Langberg paints in a style reminiscent of Larry Rivers (particularly a work like O’Hara Nude with Boots, 1954). He paints people close to him from observation; Fratino appears, lounging with his boyfriend and the painter Sarah Faux, in Louis, Tristan and Sarah (2017). While he has the sweetest palette of the artists we’re discussing here, Langberg is also the most graphic: In Fucking (2013), a nude male figure seen from behind looms over a boy in shadow, his legs up over his head; Self-Portrait (2017) finds the artist being fucked in the ass. “I want the paintings to humanize the queer experience even at its most ‘affronting’ presentation,” he says. Langberg told me that queer artists today have “the luxury of presenting more subtle images of gay life and politics.”
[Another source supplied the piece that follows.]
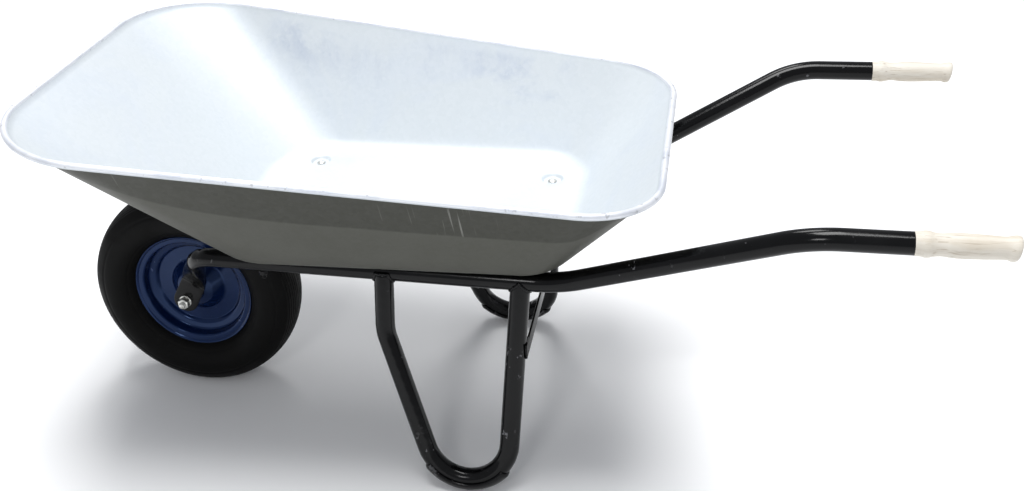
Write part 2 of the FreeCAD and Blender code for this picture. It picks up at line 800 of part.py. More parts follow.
def valve():
    """Valve stem, its cap and the hole it comes out of, in the well of the left rim half."""
    seat = size(RIM_SEAT)
    base = Vector(-size("rim_width") * 0.13, seat + STEM_RADIUS + STEM_SEAT_GAP, 0)
    lean = Vector(-math.sin(VALVE_LEAN), -math.cos(VALVE_LEAN), 0)
    tip = base + lean * VALVE_LENGTH
    stem = Part.makeCylinder(STEM_RADIUS, VALVE_LENGTH, base, lean)
    stem = stem.fuse(Part.makeCylinder(TIP_RADIUS, TIP_LENGTH, tip, lean))
    cap = Part.makeCylinder(STEM_RADIUS + CAP_WALL, 1.5 * TIP_LENGTH, tip, lean)
    cap = cap.cut(Part.makeCylinder(TIP_RADIUS + GROOVE_GAP / 2, TIP_LENGTH + 1, tip, lean))
    bore = Part.makeCylinder(STEM_RADIUS + GROOVE_GAP / 2, VALVE_LENGTH + STEM_RADIUS, base, lean)
    spin = Rotation(Vector(1, 0, 0), VALVE_PLACE)
    for shape in (stem, cap, bore):
        shape.Placement = Placement(Vector(), spin).multiply(shape.Placement)
    return stem, cap, bore


def make_hub():
    """Hub tube, the spacer between the bearings, and a spacer at each fork tab."""
    bore = "bearing_diameter / 2"
    hub = new_body("hub_tube")
    revolved(hub, ring_points(bore, f"{bore} + hub_wall", "-hub_length / 2", "hub_length / 2"))
    at_axle(hub)
    inner_end = "hub_length / 2 - bearing_width"
    spacer = new_body("bearing_spacer")
    inside = f"axle_diameter / 2 + {SPACER_FIT}"
    revolved(spacer, ring_points(inside, f"axle_diameter / 2 + {SPACER_WALL}",
                                 f"-({inner_end})", inner_end))
    at_axle(spacer)
    for name, side in SIDES.items():
        collar = new_body(f"{name}_fork_spacer")
        revolved(collar, ring_points(inside, f"axle_diameter / 2 + {COLLAR_WALL}",
                                     "hub_length / 2", "fork_gap / 2"))
        at_axle(collar)
        collar.Placement = Placement(collar.Placement.Base, facing(side))


def facing(side):
    """Turn that points a piece made for +X the other way for the left side."""
    return Rotation(Vector(0, 0, 1), 0 if side > 0 else 180)


# ---------------------------------------------------------------- bearings

def make_bearings():
    """Two ball bearings: rings as bodies, the balls and their cages as coded solids."""
    half = "bearing_width / 2"
    outer, bore = "bearing_diameter / 2", "axle_diameter / 2"
    groove = size(BALL_RADIUS) + GROOVE_GAP
    pitch = size(BALL_PITCH)
    rings = {
        "outer_ring": (outer, OUTER_SHOULDER, 1),
        "inner_ring": (bore, INNER_SHOULDER, -1),
    }
    for name, side in SIDES.items():
        middle = f"{side} * (hub_length / 2 - bearing_width / 2)"
        for ring, (seat, shoulder, outward) in rings.items():
            offset = abs(size(shoulder) - pitch)
            mouth = math.sqrt(groove ** 2 - offset ** 2)
            depth = groove - offset
            body = new_body(f"{name}_bearing_{ring}")
            revolved(body, [
                (f"-{half}", seat),
                (f"-{half}", shoulder),
                (f"{-mouth:.4f}", shoulder, f"{outward * depth:.4f}"),
                (f"{mouth:.4f}", shoulder),
                (half, shoulder),
                (half, seat),
            ])
            at_axle(body, middle)
        balls, cage = ball_set(pitch)
        for label, shape in (("balls", balls), ("cage", cage)):
            feature = wheel_piece(f"{name}_bearing_{label}", shape)
            feature.Placement = Placement(axle_point() + Vector(size(middle), 0, 0), Rotation())


def ball_set(pitch):
    """Balls of one bearing as separate solids, and the ring that spaces them."""
    radius = size(BALL_RADIUS)
    width = size("bearing_width") * CAGE_SHARE
    along = Vector(1, 0, 0)
    cage = Part.makeCylinder(pitch + CAGE_HALF_WALL, width, along * (-width / 2), along)
    cage = cage.cut(Part.makeCylinder(pitch - CAGE_HALF_WALL, 2 * width, along * -width, along))
    balls = []
    for index in range(BALL_COUNT):
        angle = 2 * math.pi * index / BALL_COUNT
        centre = Vector(0, pitch * math.cos(angle), pitch * math.sin(angle))
        balls.append(Part.makeSphere(radius, centre))
        pocket = Part.makeCylinder(radius + GROOVE_GAP / 2, 2 * radius, centre * (1 - radius / pitch), centre)
        cage = cage.cut(pocket)
    return Part.makeCompound(balls), cage


# ---------------------------------------------------------------- fasteners

def hexagon(body, across_flats, thickness, start):
    """Pad a hexagonal prism along the body's X axis."""
    sketch = new_sketch(body, "YZ_Plane", "Hexagon_" + body.Label)
    corner = size(across_flats) / math.sqrt(3)
    for index in range(6):
        ends = [Vector(corner * math.cos(math.radians(angle)), corner * math.sin(math.radians(angle)), 0)
                for angle in (60 * index, 60 * index + 60)]
        sketch.addGeometry(Part.LineSegment(*ends))
    for index in range(6):
        sketch.addConstraint(Sketcher.Constraint("Coincident", index, 2, (index + 1) % 6, 1))
    for index in range(5):
        sketch.addConstraint(Sketcher.Constraint("Equal", index, index + 1))
    sketch.addConstraint(Sketcher.Constraint("Symmetric", 0, 1, 2, 2, -1, 1))
    sketch.addConstraint(Sketcher.Constraint("Symmetric", 1, 1, 3, 2, -1, 1))
    sketch.addConstraint(Sketcher.Constraint("PointOnObject", 0, 1, -1))
    bind_constraint(sketch, Sketcher.Constraint("Distance", 0, corner), f"({across_flats}) / sqrt(3)")
    sketch.AttachmentOffset = Placement(Vector(0, 0, size(start)), Rotation())
    pad = body.newObject("PartDesign::Pad", "Prism_" + body.Label)
    pad.Profile = sketch
    pad.setExpression("Length", bound(thickness))
    sketch.Visibility = False
    return pad


def make_axle_bolt():
    """Bolt through the fork and the wheel, head on the left, thread end on the right."""
    outside = "fork_gap / 2 + tab_thickness + axle_washer"
    bolt = new_body("axle_bolt")
    nut_height = f"axle_diameter * {NUT_HEIGHT}"
    head_height = f"axle_diameter * {HEAD_HEIGHT}"
    flats = f"axle_diameter * {ACROSS_FLATS}"
    end = f"{outside} + {nut_height} + {THREAD_PROUD}"
    shank = f"axle_diameter / 2 - {THREAD_SLACK}"
    revolved(bolt, [
        (f"-({outside})", "0"),
        (f"-({outside})", shank),
        (f"{end} - 1.5", shank),
        (end, f"{shank} - 1.5"),
        (end, "0"),
    ])
    hexagon(bolt, flats, head_height, f"-({outside} + {head_height})")
    at_axle(bolt)
    nut = new_body("axle_nut")
    hexagon(nut, flats, nut_height, outside)
    bore_through(nut, "axle_diameter / 2", outside, f"{outside} + {nut_height}")
    at_axle(nut)


def bore_through(body, radius, start, end):
    """Cut a round hole along the body's X axis."""
    sketch = new_sketch(body, "XY_Plane", "Bore_" + body.Label)
    outline(sketch, ring_points("0", radius, start, end))
    groove = body.newObject("PartDesign::Groove", "Cut_" + body.Label)
    groove.Profile = sketch
    groove.ReferenceAxis = (sketch, ["H_Axis"])
    groove.Angle = 360
    sketch.Visibility = False


def make_axle_washers():
    """The two identical washers, one outside each fork tab."""
    thickness = size("axle_washer")
    start = size("fork_gap / 2 + tab_thickness")
    washers = []
    for side in SIDES.values():
        disc = Part.makeCylinder(size("axle_diameter"), thickness, Vector(side * start, 0, 0),
                                 Vector(side, 0, 0))
        hole = Part.makeCylinder(size(f"axle_diameter / 2 + {AXLE_CLEARANCE}"), 3 * thickness,
                                 Vector(side * (start - thickness), 0, 0), Vector(side, 0, 0))
        washers.append(disc.cut(hole))
    wheel_piece("axle_washers", Part.makeCompound(washers))


def tray_bolt():
    """Round-headed bolt with its head's underside at the origin."""
    radius = size("tray_bolt_diameter") / 2
    down = Vector(0, 0, -1)
    shank = Part.makeCylinder(radius - THREAD_SLACK, size("tube_diameter") + BOLT_PROUD, Vector(), down)
    dome_radius = DOME_SPREAD * radius
    dome = Part.makeSphere(dome_radius, Vector(0, 0, DOME_HEIGHT - dome_radius))
    return shank.fuse(dome.common(Part.makeCylinder(2 * radius, 2 * DOME_HEIGHT, Vector())))


def tray_washer():
    """Flat washer with its top at the origin."""
    radius = size("tray_bolt_diameter")
    down = Vector(0, 0, -1)
    disc = Part.makeCylinder(radius, WASHER_GAUGE, Vector(), down)
    return disc.cut(Part.makeCylinder(radius / 2 + WASHER_SLACK, 2 * WASHER_GAUGE, Vector(), down))


def tray_nut():
    """Hexagon nut with its top at the origin."""
    width = size("tray_bolt_diameter")
    corner = width * ACROSS_FLATS / math.sqrt(3)
    spots = [Vector(corner * math.cos(math.radians(60 * index)),
                    corner * math.sin(math.radians(60 * index)), 0) for index in range(7)]
    prism = Part.Face(Part.makePolygon(spots)).extrude(Vector(0, 0, -NUT_HEIGHT * width))
    return prism.cut(Part.makeCylinder(width / 2, width, Vector(), Vector(0, 0, -1)))


def make_tray_fasteners():
    """Four identical bolts, washers and nuts, each kind in one group."""
    under_head = size("rail_height + tube_diameter / 2 + tray_sheet")
    under_tube = size("rail_height - tube_diameter / 2")
    kinds = {
        "tray_bolts": (tray_bolt(), under_head),
        "tray_washers": (tray_washer(), under_tube),
        "tray_nuts": (tray_nut(), under_tube - WASHER_GAUGE),
    }
    for label, (shape, height) in kinds.items():
        copies = [shape.translated(Vector(x, y, height)) for x, y in bolt_places()]
        coded(label, Part.makeCompound(copies))


# ---------------------------------------------------------------- build and export

def sub_parts():
    """Objects of the document that each become one file."""
    kinds = ("PartDesign::Body", "Part::Feature")
    return [item for item in doc.Objects if item.TypeId in kinds]


def check_document():
    """Stop if any object failed or any sub-part is not a sound solid."""
    for item in doc.Objects:
        if {"Invalid", "Error"} & set(item.State):
            raise RuntimeError(f"{item.Label} failed: {item.State}")
    for item in sub_parts():
        if item.Shape.isNull() or not item.Shape.isValid() or not item.Shape.Solids:
            raise RuntimeError(f"{item.Label} has no sound solid")


def export_parts():
    """Write each sub-part to its own file."""
    os.makedirs("parts", exist_ok=True)
    for item in sub_parts():
        item.Shape.exportStep(f"parts/{item.Label}.step")


make_tray()
rail_rods = make_rails()
crossmember_rod = make_crossmember(rail_rods)
make_legs(rail_rods, crossmember_rod)
make_grips()
make_wheel()
make_hub()
make_bearings()
make_axle_bolt()
make_axle_washers()
make_tray_fasteners()
doc.recompute()
check_document()
export_parts()
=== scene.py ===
import json
import math
import random

import bmesh
import bpy
from mathutils import Matrix, Vector, noise


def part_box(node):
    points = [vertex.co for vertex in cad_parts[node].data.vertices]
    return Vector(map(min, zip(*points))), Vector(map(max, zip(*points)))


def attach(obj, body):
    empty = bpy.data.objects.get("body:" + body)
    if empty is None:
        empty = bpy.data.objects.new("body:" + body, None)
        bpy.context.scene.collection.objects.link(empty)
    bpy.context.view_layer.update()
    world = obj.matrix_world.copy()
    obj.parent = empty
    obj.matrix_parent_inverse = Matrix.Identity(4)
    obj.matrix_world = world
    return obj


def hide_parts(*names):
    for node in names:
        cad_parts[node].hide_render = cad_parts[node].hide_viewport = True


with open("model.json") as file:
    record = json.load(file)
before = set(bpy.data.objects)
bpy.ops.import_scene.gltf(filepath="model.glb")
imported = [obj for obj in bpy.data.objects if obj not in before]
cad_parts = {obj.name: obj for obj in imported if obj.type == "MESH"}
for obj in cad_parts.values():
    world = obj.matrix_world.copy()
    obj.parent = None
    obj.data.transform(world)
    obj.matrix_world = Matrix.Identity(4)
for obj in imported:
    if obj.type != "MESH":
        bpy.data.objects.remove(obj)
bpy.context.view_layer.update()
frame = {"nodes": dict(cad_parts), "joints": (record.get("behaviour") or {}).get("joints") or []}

# Metres, in the row frame: wheel toward -Y, grips toward +Y, floor at z = 0.

NODES = frame["nodes"]
AXLE = Vector(next(j for j in frame["joints"] if j["name"] == "wheel_spin")["pos_m"])
RIGHT, LEFT = 1, -1
UP = Vector((0, 0, 1))
ACROSS = Vector((1, 0, 0))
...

Celeste Dupuy-Spencer, Sarah, 2017. Courtesy of the artist and Marlborough Contemporary, New York and London.

Celeste Dupuy-Spencer
St. Tammany Parish, 2016

The small intimacies of queer domestic relationships also figure in the work of Los Angeles-based Dupuy-Spencer. In Sarah (2017), a woman, nude save for a pair of men’s white briefs, leans back away from the open window which frames the painting. She affectionately rests on her partner, who gently massages her neck and runs her fingers through her hair while a cat nuzzles her hand. Their apartment is furnished with potted flowers and art on the walls. The painting is partner to a graphite drawing, Come Here, Comrade (January 20, 2017) (2017), which shows two women in an erotic embrace, and again, accompanied by their feline companion. Dupuy-Spencer’s figures are not idealized; there is a realness to her images that make them immediately believable.
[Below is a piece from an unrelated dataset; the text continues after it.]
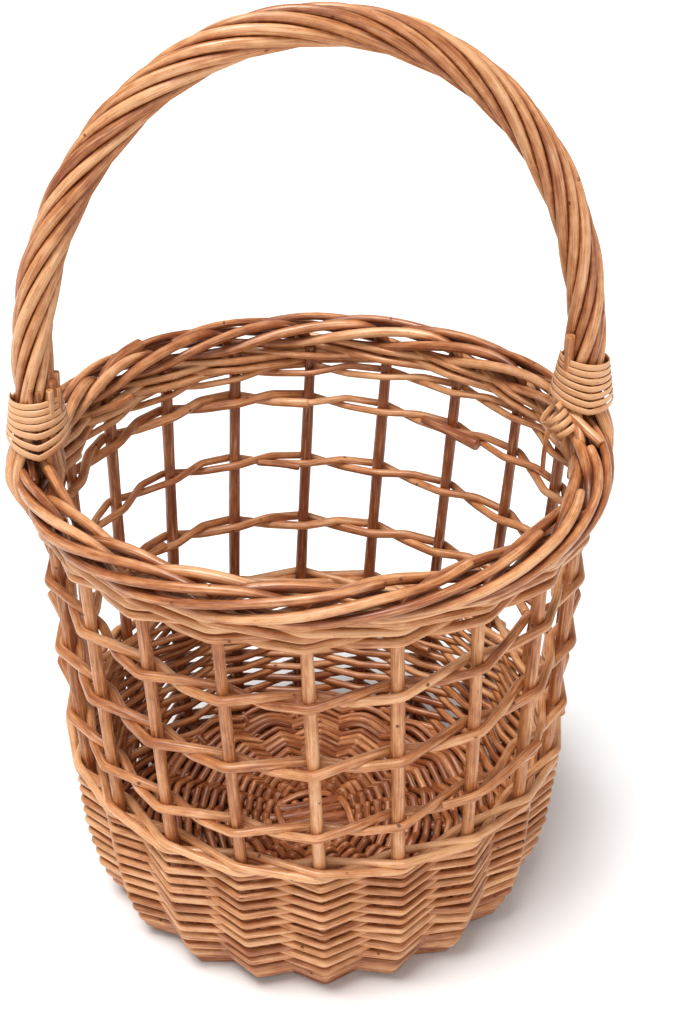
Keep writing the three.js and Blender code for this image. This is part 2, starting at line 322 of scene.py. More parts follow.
def piece(name, rods, material, nodes=(), body="root"):
    """One mesh of all these rods, riding on the body and standing for the CAD nodes."""
    counts = np.cumsum([0] + [len(r["points"]) for r in rods])[:-1]
    quads = np.concatenate([r["quads"] + first for r, first in zip(rods, counts)])
    caps = np.concatenate([r["caps"] + first for r, first in zip(rods, counts)])
    points = np.concatenate([r["points"] for r in rods])
    mesh = bpy.data.meshes.new(name)
    mesh.vertices.add(len(points))
    mesh.vertices.foreach_set("co", points.astype(np.float32).ravel())
    mesh.loops.add(quads.size + caps.size)
    mesh.loops.foreach_set("vertex_index", np.concatenate([quads.ravel(), caps.ravel()]).astype(np.int32))
    starts = np.concatenate([np.arange(len(quads)) * 4, quads.size + np.arange(len(caps)) * 3])
    mesh.polygons.add(len(quads) + len(caps))
    mesh.polygons.foreach_set("loop_start", starts.astype(np.int32))
    smooth = np.concatenate([np.ones(len(quads), bool), np.zeros(len(caps), bool)])
    mesh.polygons.foreach_set("use_smooth", smooth)
    own = mesh.attributes.new("rod_place", "FLOAT_VECTOR", "POINT")
    own.data.foreach_set("vector", np.concatenate([r["own"] for r in rods]).astype(np.float32).ravel())
    for key in ("shade", "cut"):
        attribute = mesh.attributes.new("rod_" + key, "FLOAT", "POINT")
        attribute.data.foreach_set("value", np.concatenate([r[key] for r in rods]).astype(np.float32))
    mesh.update(calc_edges=True)
    mesh.validate()
    mesh.materials.append(material)
    made = bpy.data.objects.new(name, mesh)
    bpy.context.scene.collection.objects.link(made)
    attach(made, body)
    if nodes:
        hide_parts(*nodes)


# ---- materials ----
FINISHES = {
    # warmth, which moves the whole piece towards russet, and the roughness of the clean skin
    "willow_base": (0.58, 0.46),
    "willow_stake": (0.5, 0.38),
    "willow_weaver": (0.45, 0.38),
    "willow_border": (0.5, 0.38),
    "willow_handle": (0.55, 0.38),
    "willow_skein": (0.4, 0.34),
}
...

Other painters sublimate overt sexuality into metaphor, like Davy, who has devoted his career to the production of beautiful, sentimental images. His husband, Liam, is a frequent subject; Davy paints him tenderly, even when not in human form: for his most recent show, “Horses,” held at 11R Gallery earlier this year, he painted a gray stallion that was surprisingly Liam-esque. Davy makes subtle but powerfully sexual images. Who knew a horse nosing at a salt lick could be erotic? He fearlessly plumbs romantic themes, and classical art history, making a vision that is at once anachronistic and deeply specific to his lived experience.

TM Davy, horse (x), 2016. Courtesy of the artist and Van Doren Waxter, New York.

This new queer painting may have left tragedy and trauma behind, but it still has room for melancholy and solitude. In Stamm’s Just Like This Please (2016), a young man bends backward against the wall on his knees. The full moon is visible over a bank of inverted trees, perfectly centered on the black lattice grid of the window, like a Japanese woodblock print. A text bubble hovers over the center of the painting, uttering its title. On the extreme left edge of the painting, you can make out a silhouette of the boy’s organ in his black underpants. Stamm’s surfaces are resolutely sexless and flat. A half-naked man (his flaccid penis visible under his black t-shirt) does “downward dog” over his cat and open Macbook laptop in Forgive me, kitty, they don’t call me a bundle of contradictions for nothing! (2016). These images, both self-effacing and exposing, illustrate a lonely life, where Stamm explores aimlessness, boredom, autoerotic tension, and self-care in the comfort of his own home.

Other artists find a way to discuss the personal through the pop-cultural. McKinniss is a painter of contemporary camp, culling from an unlimited caché of shared moments, from Sinead O’Connor ripping up Pope John Paul II’s image on live television in 1992, to Prince posed on a motorcycle in Purple Rain. In a 2016 exhibition, McKinniss samples a still from The Empire Strikes Back (1980): Carrie Fisher as Princess Leia, illuminated from below by the carbonite freezing facility. McKinniss told me that the film’s set was reminiscent of a nightclub, complete with a fog machine and disco floor lighting. For the artist, it recalled his own experiences out in nightclubs; the uncertainty of death; and overwhelming feelings about his friends and lovers.  “Paint enhances the drama and the emotional impact of what it’s like to look at something,” he told me. “Good art should pull at your heart strings, your brain strings, and your dick strings.”

Sam McKinniss, Prince, 2016. Courtesy of the artist and Team Gallery.

Sam McKinniss, Leia, 2016. Courtesy of the artist and Team Gallery.

Contemporary investigations of queer identity are certainly no longer limited to death, tragedy, rage, and violence; instead, we see happiness and intimacy, as well as melancholia and nostalgia—a wider spectrum of emotions and subjects available outside the context of crisis. This is a major departure from the gut-wrenching and essential work of these artists’ predecessors in the 1980s and ’90s, but it optimistically suggests the possibility that the queer community can overcome trauma, and move toward an age of freedom and safety, even in the face of ongoing struggle. However, in the past nine months, the U.S. has seen public displays of bigotry and violence reminiscent of an era many thought was long since passed. Considering recent developments under the current administration—including moves by its Attorney General, the Justice Department, and emboldened circuit courts—this comparatively rosy outlook on queer lives ​might well change in a political climate increasingly more brazen in its attempts to undermine human rights.